What this task involves:
Give the material again in full, matching it exactly.

[Entries with parts and joints]
_ _ _ _ _ _ _

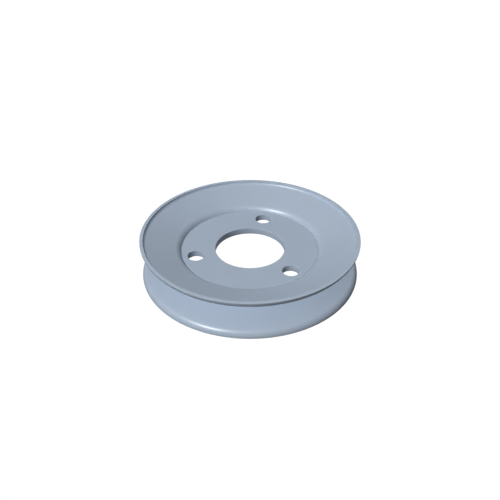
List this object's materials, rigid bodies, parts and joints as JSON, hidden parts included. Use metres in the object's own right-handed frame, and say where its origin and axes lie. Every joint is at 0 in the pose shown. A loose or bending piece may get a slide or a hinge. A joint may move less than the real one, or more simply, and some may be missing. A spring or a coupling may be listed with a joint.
{
  "type": "v belt pulley",
  "caption": "Pressed sheet-metal V-belt pulley: two dished flanges round a flat bolt-on hub disc with a pilot bore.",
  "frame": {"origin": "centre of the bore, halfway through the hub disc and halfway across the belt groove", "axes": "+Z along the shaft, +X through one bolt hole"},
  "size_m": [0.13, 0.13, 0.0242],
  "materials": {
    "flange_coating": "satin blue-grey coating on pressed steel sheet",
    "disc_coating": "satin blue-grey coating on blanked steel plate",
    "joint_coating": "satin blue-grey coating over a smooth brazed joint"
  },
  "bodies": {
    "root": {"upper_flange": "flange_coating", "lower_flange": "flange_coating", "hub_disc": "disc_coating", "braze_joint": "joint_coating"}
  },
  "joints": []
}
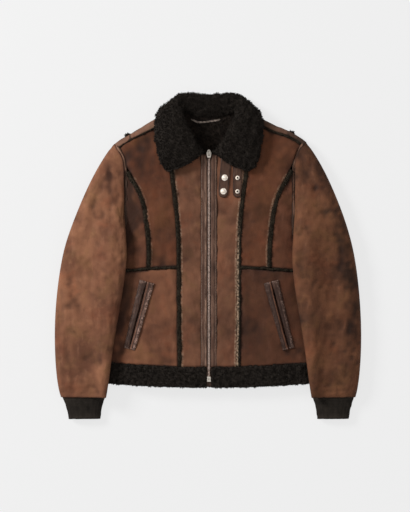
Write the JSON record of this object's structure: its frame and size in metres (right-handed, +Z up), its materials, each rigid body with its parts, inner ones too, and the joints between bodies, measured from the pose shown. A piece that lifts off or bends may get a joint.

_ _ _ _ _ _ _

Solution to this task:
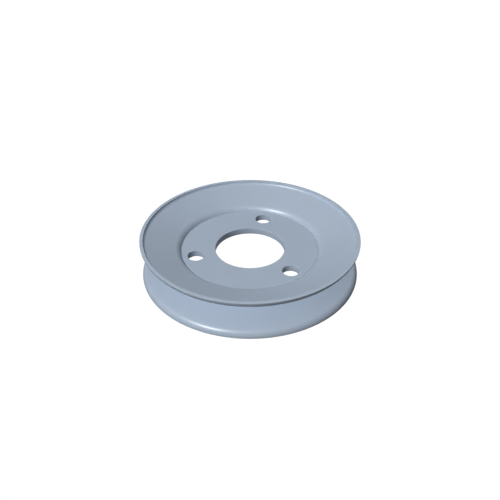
List this object's materials, rigid bodies, parts and joints as JSON, hidden parts included. Use metres in the object's own right-handed frame, and say where its origin and axes lie. Every joint is at 0 in the pose shown. A loose or bending piece may get a slide or a hinge. A joint may move less than the real one, or more simply, and some may be missing. A spring or a coupling may be listed with a joint.
{
  "type": "v belt pulley",
  "caption": "Pressed sheet-metal V-belt pulley: two dished flanges round a flat bolt-on hub disc with a pilot bore.",
  "frame": {"origin": "centre of the bore, halfway through the hub disc and halfway across the belt groove", "axes": "+Z along the shaft, +X through one bolt hole"},
  "size_m": [0.13, 0.13, 0.0242],
  "materials": {
    "flange_coating": "satin blue-grey coating on pressed steel sheet",
    "disc_coating": "satin blue-grey coating on blanked steel plate",
    "joint_coating": "satin blue-grey coating over a smooth brazed joint"
  },
  "bodies": {
    "root": {"upper_flange": "flange_coating", "lower_flange": "flange_coating", "hub_disc": "disc_coating", "braze_joint": "joint_coating"}
  },
  "joints": []
}
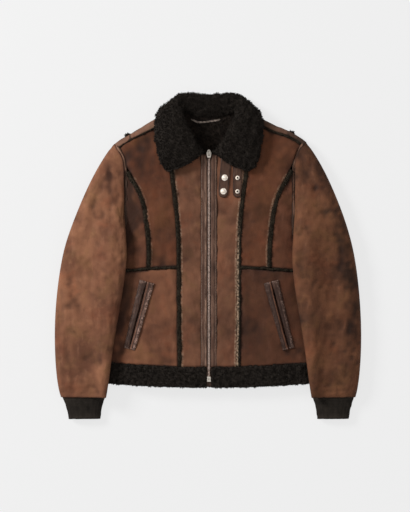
Write the JSON record of this object's structure: its frame and size in metres (right-handed, +Z up), its materials, each rigid body with its parts, inner ones too, and the joints between bodies, measured from the pose shown. A piece that lifts off or bends may get a joint.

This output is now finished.